Significant increase in VLCC capacity; downstream restocking demand not meeting expectations; geopolitical conflicts exceeding expectations.

▍ Investment strategy.

Preliminary signs of “partial recovery of traffic capacity” have appeared in the Strait of Hormuz, and Iran has begun to establish a maritime “safe corridor” through Iranian territorial waters, anticipating partial recovery of compliant oil tanker traffic capacity. According to our previous external report “Logistics and Travel Service Industry Oil Transportation Cycle Weekly Discussion Series - VLCC Concentration Increase Reshaping Freight Rate Mechanism” (2026-03-18), the estimated amount of crude oil rerouted through the ports of Yanbu, Fujairah, and Oman reaches 6-7 million barrels per day.

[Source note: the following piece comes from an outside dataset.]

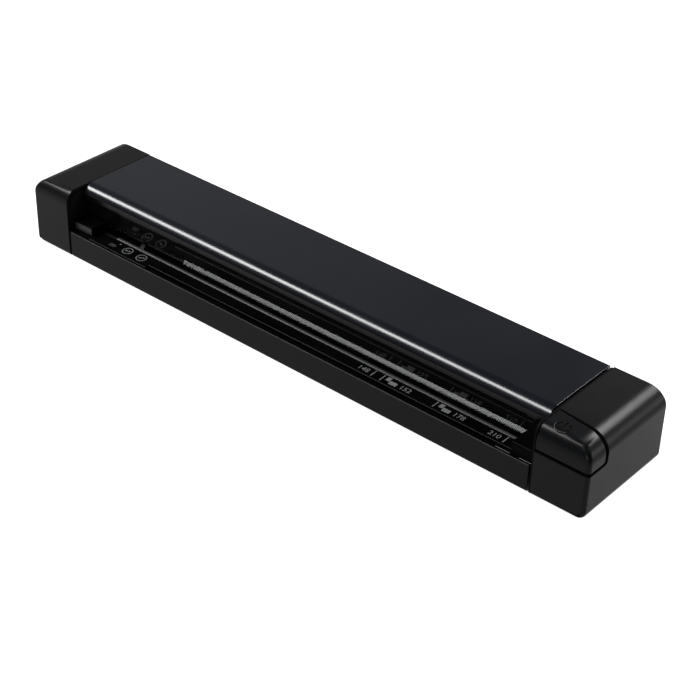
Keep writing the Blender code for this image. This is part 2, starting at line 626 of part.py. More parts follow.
def image_sensor():
    low_z, high_z = SENSOR_Z
    front, rear = SENSOR_Y
    outline = [(front, high_z), (front, low_z + 2.6), (front + 2.4, low_z), (rear - 1.2, low_z)]
    outline += [(rear, low_z + 1.2), (rear, high_z)]
    housing = prism("cis_housing", outline, "x", *SENSOR_X)
    finish(housing, SATIN_BLACK, 0.5)
    glass_x = (SENSOR_X[0] + 1, SENSOR_X[1] - 1)
    glass = box("cis_glass", glass_x, (front + 3.2, rear - 1.6), (low_z - 0.7, low_z - GAP))
    finish(glass, (0.3, 0.32, 0.33), 0.05)
    board = box("cis_board", glass_x, (front + 1, rear - 1), (high_z + GAP, high_z + GAP + 1.2))
    finish(board, BOARD_GREEN, 0.5)
    spring_z = (high_z + 1.8, 27.3)
    for side, x in (("left", -85.0), ("right", 85.0)):
        spring = coil(f"cis_spring_{side}", (x, (front + rear) / 2), 2.0, 0.25, spring_z, 3)
        finish(spring, STEEL, 0.35, 1.0)


def paper_sensor():
    """Flag lever that a sheet pushes down through the throat, and the light gate it works."""
    y, z = LEVER_AXIS
    hub = rod("sensor_lever", LEVER_AXIS, 1.4, "x", (LEVER_X - 2.3, LEVER_X + 2.3), 16)
    trunnion = rod("lever_trunnion", LEVER_AXIS, 0.65, "x", (LEVER_X - 3.8, LEVER_X + 3.8), 10)
    arm = [(y - 0.3, z + 0.9), (y + 0.9, z - 0.3), (y + 4.7, z + 4.0), (y + 4.5, z + 5.1), (y + 3.7, z + 5.2)]
    flag = [(y - 0.9, z), (y - 0.9, z - 4.3), (y + 0.9, z - 4.3), (y + 0.9, z)]
    join(hub, trunnion)
    join(hub, prism("lever_arm", arm, "x", LEVER_X - 1.1, LEVER_X + 1.1))
    join(hub, prism("lever_flag", flag, "x", LEVER_X - 0.5, LEVER_X + 0.5))
    finish(hub, GLOSS_BLACK, 0.4, origin=(LEVER_X, y, z))
    gate = box("sensor_gate", (LEVER_X - 3.5, LEVER_X + 3.5), (y - 2.0, y + 2.0), (2.6, 5.8))
    cut(gate, box("gate_slot", (LEVER_X - 1.1, LEVER_X + 1.1), (y - 4, y + 4), (3.7, 8)))
    finish(gate, MATTE_BLACK, 0.5)


def electronics():
    board = box("main_board", (123.4, 140.0), (-20.5, 20.5), (4.0, 5.0))
    finish(board, BOARD_GREEN, 0.5)
    chip = box("controller_chip", (126.5, 136.5), (-4.0, 6.0), (5.3, 6.5))
    finish(chip, MATTE_BLACK, 0.5)
    socket = box("usb_socket", (127.6, 135.4), (18.0, Y_REAR - 0.3), (5.3, 9.2))
    cut(socket, box("usb_cavity", (128.2, 134.8), (19.2, Y_REAR + 2), (5.9, 8.6)))
    join(socket, box("usb_tongue", (129.2, 133.8), (18.8, Y_REAR - 1.0), (7.3, 8.0)))
    finish(socket, STEEL, 0.3, 1.0)
    x, y = STEM_CENTRE
    finish(box("switch_board", (x - 7, x + 7), (y - 4, y + 5), (9.6, 10.6)), BOARD_GREEN, 0.5)
    finish(box("tact_switch", (x - 3, x + 3), (y - 3, y + 3), (10.9, 14.2)), MATTE_BLACK, 0.5)


def build():
    clear_scene()
    left_cap()
    right_cap()
    power_button()
    top_cover()
    lower_housing()
    side_plates()
    feet_and_screws()
    input_ledge()
    upper_guide()
    paper_deck()
    exit_guide()
    paper_guides()
    rollers()
    gears()
    motor()
    image_sensor()
    paper_sensor()
    electronics()


build()
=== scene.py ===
"""Looks of the sheet fed document scanner: shells, ledge, guides and marks built finely round its frame.

Lengths are in millimetres, and MM turns them into metres. The lights' sizes and distances are in metres.
"""
import math

import bmesh
import bpy
from mathutils import Matrix, Vector
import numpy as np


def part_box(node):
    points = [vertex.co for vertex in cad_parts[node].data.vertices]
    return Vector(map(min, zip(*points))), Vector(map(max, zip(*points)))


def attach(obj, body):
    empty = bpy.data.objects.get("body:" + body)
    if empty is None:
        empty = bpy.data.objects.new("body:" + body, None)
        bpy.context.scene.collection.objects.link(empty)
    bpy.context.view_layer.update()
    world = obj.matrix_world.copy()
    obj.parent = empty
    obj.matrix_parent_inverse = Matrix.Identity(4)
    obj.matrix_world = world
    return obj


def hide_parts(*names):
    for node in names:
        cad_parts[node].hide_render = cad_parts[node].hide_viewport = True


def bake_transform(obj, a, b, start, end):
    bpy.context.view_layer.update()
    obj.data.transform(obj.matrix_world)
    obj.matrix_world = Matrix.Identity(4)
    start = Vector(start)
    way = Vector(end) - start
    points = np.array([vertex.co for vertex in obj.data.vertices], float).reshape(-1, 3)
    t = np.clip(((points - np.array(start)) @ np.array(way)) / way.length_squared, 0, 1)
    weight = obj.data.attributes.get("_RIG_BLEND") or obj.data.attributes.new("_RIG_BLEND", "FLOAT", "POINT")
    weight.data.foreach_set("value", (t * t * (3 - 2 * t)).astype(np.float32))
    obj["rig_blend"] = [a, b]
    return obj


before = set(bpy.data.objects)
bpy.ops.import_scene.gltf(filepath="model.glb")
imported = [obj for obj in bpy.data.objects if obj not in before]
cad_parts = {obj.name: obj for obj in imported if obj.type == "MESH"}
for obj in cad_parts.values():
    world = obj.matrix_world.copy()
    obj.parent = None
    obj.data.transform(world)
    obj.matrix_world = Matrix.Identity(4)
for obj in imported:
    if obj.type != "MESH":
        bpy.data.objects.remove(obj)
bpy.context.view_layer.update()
MM = 0.001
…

Assuming traffic volume recovers to 40% of pre-conflict levels and considering demand replacement from the Red Sea and the US Gulf, the actual demand gap will continue to shrink to below 10%. Pay attention to the marginal changes in traffic capacity in the Strait of Hormuz; short-term adjustments in supply chain methods will lead to increased shipping distances, and the release of US strategic reserves is expected to drive up TD22 (US Gulf-China) freight rates. Once the traffic capacity in the strait partially recovers, the demand for restocking is also expected to become a catalyst for the upward cycle.